Since then he had not even applied for home leave. His father had died, then his mother, and his sisters, disagreeable horse-faced women whom he had never liked, had married and he had almost lost touch with them. He had no tie with Europe now, except the tie of books. For he had realized that merely to go back to England was no remedy for loneliness; he had grasped the special nature of the hell that is reserved for Anglo-Indians. Ah, those poor prosing old wrecks in Bath and Cheltenham! Those tomb-like boarding-houses with Anglo-Indians littered about in all stages of decomposition, all talking and talking about what happened in Boggleywalah in ’88! Poor devils, they know what it means to have left one’s heart in an alien and hated country. There was, he saw clearly, only one way out. To find someone who would share his life in Burma—but really share it, share his inner, secret life, carry away from Burma the same memories as he carried. Someone who would love Burma as he loved it and hate it as he hated it. Who would help him to live with nothing hidden, nothing unexpressed. Someone who understood him: a friend, that was what it came down to.

Like Lawrence of Arabia, he has gone native. Only his language and his white skin link him with the British now: otherwise he has nothing in common with them. I don’t think the same will happen to me in Korea, because although I have developed a deep appreciation for the place, I’m still pretty happy in America, and if it hadn’t been for an awful dog living in my family’s house (barking almost nonstop all day, all week) this long vacation we’ve taken here would have been perfect.

Orwell’s style is another thing that is perfect, though it is different from Flaubert’s style, which is also perfect, and similarly different from Shakespeare and Tolstoy and Nabokov, all of whom are perfectly perfect in different ways. I don’t know how Orwell got to this point, of being able to keep things moving along in such a nice, stream-like flow; of mixing quick momentum with a slow appreciation of beauty in his writerly alembic, transmuting gorgeous sights into gorgeous words:

Flory gazed up into the great green dome of the tree, trying to distinguish the birds; they were invisible, they matched the leaves so perfectly, and yet the whole tree was alive with them, shimmering, as though the ghosts of birds were shaking it.

My own style does not reach these heights.
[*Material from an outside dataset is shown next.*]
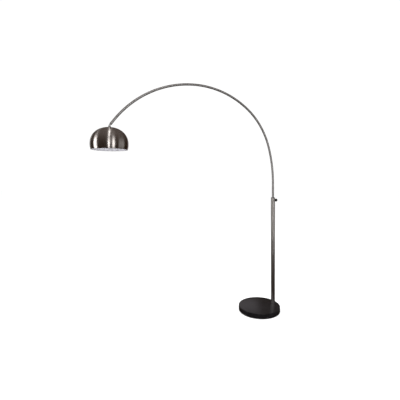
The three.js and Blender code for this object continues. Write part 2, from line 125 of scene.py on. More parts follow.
# Sizes of inner pieces and holes that the frame doesn't give.
OVERSHOOT = 5 * MM               # how far a cutting tool passes through a face
BOLT_POCKET_RADIUS = 23 * MM
BOLT_POCKET_DEPTH = 20 * MM
BOLT_HOLE_RADIUS = 6 * MM
BOLT_RADIUS = 5 * MM
INSERT_RADIUS = 5 * MM
STUD_RADIUS = 3 * MM
NIPPLE_RADIUS = 5 * MM
NUT_HOLE_RADIUS = 5.3 * MM       # what the insert and the nipple pass through
TUBE_HOLE_RADIUS = 10.3 * MM     # what the arc tube passes through
LEAD_RADIUS = 2.8 * MM
SPIGOT_RADIUS = 7.6 * MM
SPIGOT_BORE = 5.4 * MM
GRUB_SCREW_RADIUS = 2 * MM
GRUB_SCREW_HOLE = 2.3 * MM
GRUB_SCREW_AT = 12 * MM          # from the end of the tube that it holds
HOLDER_RADIUS = 19 * MM
HOLDER_SKIRT_RADIUS = 17 * MM
HOLDER_RING_RADIUS = 23 * MM
BULB_THREAD_RADIUS = 13 * MM


def arm_at(distance):
    """Point on the arm's centreline, and its heading from +Z towards -X."""
    x, z, heading = POLE_X, LEG_TOP, 0.0
    left = distance - LEG_LENGTH
    if left > 0:
        for radius, turn in ARC_BENDS:
            angle = min(left / radius, math.radians(turn))
            x -= radius * (math.cos(heading) - math.cos(heading + angle))
            z += radius * (math.sin(heading + angle) - math.sin(heading))
            heading += angle
            left -= angle * radius
    return Vector((x - left * math.sin(heading), 0, z + left * math.cos(heading))), heading


# ---------------------------------------------------------------- camera, light and floor
CAMERA_PLACE = Vector((-1.522, -2.453, 1.2577))


def make_camera():
    data = bpy.data.cameras.new("camera")
    data.lens = 27.125
    data.sensor_width = 36
    data.shift_x = -0.0282
    data.shift_y = -0.0578
    camera = bpy.data.objects.new("camera", data)
    camera.location = CAMERA_PLACE
    camera.rotation_euler = (math.radians(90), 0, math.radians(-22.78))
    bpy.context.scene.collection.objects.link(camera)
    bpy.context.scene.camera = camera


def make_area_light(name, place, aim, size, brightness):
    """A rectangle that shines evenly towards aim. Its brightness is that of its surface."""
    data = bpy.data.lights.new(name, "AREA")
    data.shape = "RECTANGLE"
    data.size, data.size_y = size
    data.energy = brightness * math.pi * size[0] * size[1]
    light = bpy.data.objects.new(name, data)
    light.location = place
    light.rotation_euler = (Vector(aim) - Vector(place)).to_track_quat("-Z", "Y").to_euler()
    light.visible_camera = False
    bpy.context.scene.collection.objects.link(light)
    return light


def make_lights():
    """Tall strips that draw upright streaks on the dome, and a wide soft light over everything."""
    shade = Vector((SHADE_X, 0, SHADE_EQUATOR))
    strip_middle = 1.5
    strip_height = 2.4
    base = (-0.05, 0, 0.05)

    def around(azimuth, distance, height):
        """A point round the shade. Azimuth 0 is on the front side of the shade, 90 its right."""
        angle = math.radians(azimuth) + math.atan2(CAMERA_PLACE.x - shade.x, -CAMERA_PLACE.y)
        return (shade.x + distance * math.sin(angle), -distance * math.cos(angle), height)

    strips = (
        # name, azimuth, distance, width, brightness
        ("strip_left", -90, 2.6, 0.95, 4.2),
        ("strip_front", -3.5, 2.9, 0.45, 4.6),
        ("strip_front_right", 23, 2.7, 0.66, 3.4),
        ("strip_right", 76, 3.4, 2.6, 0.45),
        ("strip_back_left", -146, 3.0, 0.4, 0.7),
        ("strip_back_right", 160, 3.0, 0.4, 0.7),
    )
    for name, azimuth, distance, width, brightness in strips:
        make_area_light(name, around(azimuth, distance, strip_middle), (shade.x, 0, strip_middle),
                        (width, strip_height), brightness)
    make_area_light("strip_over", around(-3.5, 0.8, 4.4), (shade.x, 0, 1.6), (0.26, 3.6), 4.0)
    sheen = make_area_light("base_sheen", (1.1, 3.4, 1.75), base, (1.7, 1.3), 0.33)
    sheen.data.color = (1.0, 0.95, 1.03)
    top = make_area_light("top_soft", (-0.6, -0.4, 4.2), (-0.6, 0, 0), (4.0, 3.0), 2.4)
    top.visible_glossy = False


def make_world():
    """White to the camera and on matt surfaces, and a dim brown room in the mirror of metal."""
    world = bpy.data.worlds.new("studio")
    bpy.context.scene.world = world
    world.use_nodes = True
    nodes, links = world.node_tree.nodes, world.node_tree.links
    direction = nodes.new("ShaderNodeTexCoord")
    parts = nodes.new("ShaderNodeSeparateXYZ")
    links.new(direction.outputs["Generated"], parts.inputs["Vector"])
    room = nodes.new("ShaderNodeValToRGB")
    room.color_ramp.elements[0].color = (0.031, 0.017, 0.008, 1)
    room.color_ramp.elements[0].position = 0.1
    room.color_ramp.elements[1].color = (0.20, 0.165, 0.15, 1)
    links.new(parts.outputs["Z"], room.inputs["Fac"])
    path = nodes.new("ShaderNodeLightPath")
    mix = nodes.new("ShaderNodeMix")
    mix.data_type = "RGBA"
    factor, white, dim = mix.inputs[0], mix.inputs[6], mix.inputs[7]
    white.default_value = (1.05, 1.05, 1.05, 1)
    links.new(path.outputs["Is Glossy Ray"], factor)
    links.new(room.outputs["Color"], dim)
    links.new(mix.outputs[2], nodes["Background"].inputs["Color"])


def make_floor():
    bm = bmesh.new()
    bmesh.ops.create_grid(bm, x_segments=8, y_segments=8, size=30)
    mesh = bpy.data.meshes.new("floor")
    bm.to_mesh(mesh)
    bm.free()
    floor = bpy.data.objects.new("floor", mesh)
    floor.visible_glossy = False
    bpy.context.scene.collection.objects.link(floor)
    look = bpy.data.materials.new("floor")
    look.use_nodes = True
    shader = look.node_tree.nodes["Principled BSDF"]
    shader.inputs["Base Color"].default_value = (0.96, 0.96, 0.96, 1)
    shader.inputs["Roughness"].default_value = 1
    shader.inputs["Specular IOR Level"].default_value = 0
    mesh.materials.append(look)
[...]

I live in the wrong time period, and I spent too much of my youth playing video games, when I should have been living and reading books! Flaubert spent his whole life (from youth to old age) working on a single novel, The Temptation of St. Anthony, that few people care about today, despite its unbelievable brilliance; he would shout his own lines to himself all day long, at the top of his lungs, crossing out entire pages and leaving them for posterity to find: going on the advice of my ancestors, who found some success in writing, I have whispered my book to myself over and over again, listening for deficiencies, though my ability to find them depends as much on my mood as it does on my strength and my ability to focus. I recently did this for five straight hours, but I wish I could have done it all day; let me tell you, I was correcting a lot less at the end of that time than at the coffee-fueled beginning, and it wasn’t because the quality of the book had improved. I would record myself doing this and then play the recordings back if I did not become violently ill upon hearing the sound of my own voice: I need to do all I can to read the book not as its author but as a reader who knows nothing about it. But I am still deficient, and always will be.

Orwell critiqued the deficient style of others, as did Mark Twain and a rather relentless Vladimir Nabokov (who frequently hates or pretends to hate Dostoevsky and Thomas Mann), but I don’t think I could pull off this feat because, like Spielberg, I enjoy almost all the art I see, and can find the best in even the worst supermarket penny dreadfuls. A recent New York Times blog post on style mentions Orwell as well as a computer program which is supposed to tell you if your style is any good: I didn’t bother to test my own, but plugged in a few lines of Orwell and then a few lines from the blog itself, and the website informed me that both authors were terribly deficient artists.